Insomma, da una parte giovani e meno giovani, uomini e donne, poveri cristi e professionisti affermati, tutti in fila ad allattare dal seno grosso di un sistema distorto, fatto di legami, poteri, conoscenze, contatti, raccomandazioni, favori. Dall’altra politici ed aspiranti politici pronti a raccogliere consensi scaturiti non da azioni di buona amministrazione, ma da assunzioni a grappolo, in barba ad ogni presupposto meritocratico. La magistratura andrà fino in fondo? Vedremo, anche se dopo tutto la “prassi” è nota da tempo e non riguarda certamente solo Calabria Etica. Perché è questa la messa cantata di un’intera regione, o meglio di un intero paese. Ereditata dalle generazioni che furono. Da padri, nonni, vecchi signori che introducendo queste “regole del gioco”, facendole proprie, non capivano che in realtà stavano solo iniziando a fregare i loro stessi figli. A bruciare il loro futuro. Perché un mondo basato sul merito non fa parte di questo mondo. Non è contemplato dall’architettura della nostra società. Non serve e non aiuta i potenti, quelli che hanno bisogno delle macellerie sociali e delle lotte fra poveri, di quella fame che ti porta a calpestare la tua stessa dignità perché devi lavorare, vivere, mangiare, farti una famiglia, crescere i figli. I “potenti” hanno bisogno di sentire stretto fra le mani il guinzaglio teso che conduce dritto fino al collo degli “ultimi”, di chi trova libero accesso solo se sono gli stessi potenti a dettare i ritmi. Hanno bisogno di impianti sociali che gli consentano di continuare a liberare ossigeno e pane in esclusiva funzione del vantaggio che riescono a ricavare: il consenso elettorale, l’appoggio incondizionato, il profitto, la riverenza, l’ossequio, la devozione cieca.

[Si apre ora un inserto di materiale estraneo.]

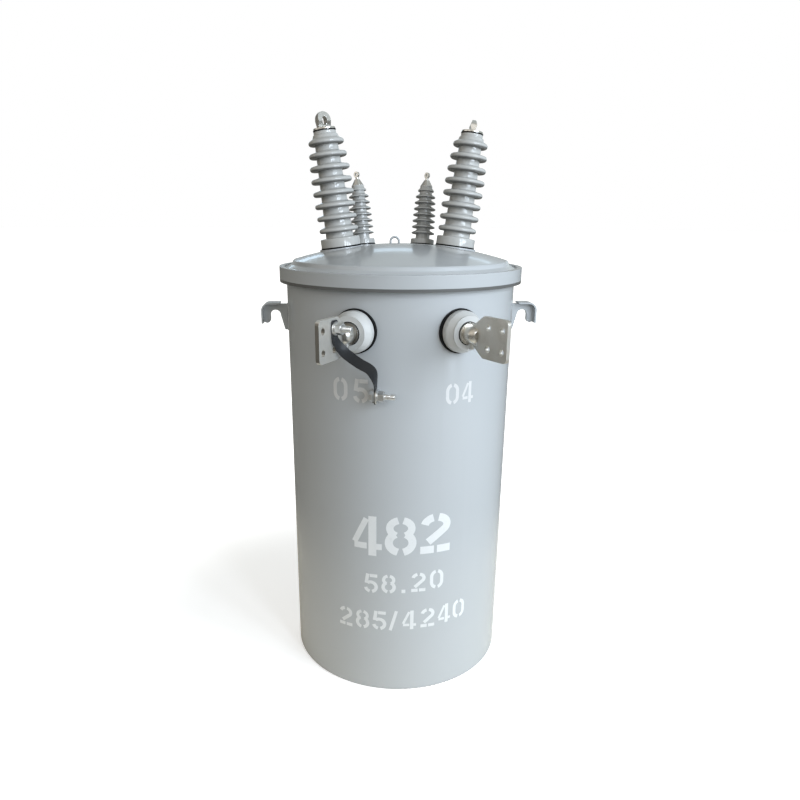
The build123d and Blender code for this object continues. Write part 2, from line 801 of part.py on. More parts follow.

Ma d’altronde – suggerisce Roberto Esposito – nel paese dell’“aggiungi un posto a tavola” chi potrebbe mai definire il concetto di merito? Quale arbitro neutrale può assegnarne il titolo? Tutti hanno diritto a un reddito o a un lavoro? I più preparati hanno la precedenza? Sono domande irrisolte, eppure un po’ di merito non guasterebbe «in un sistema esasperatamente oppresso da camerati e compari».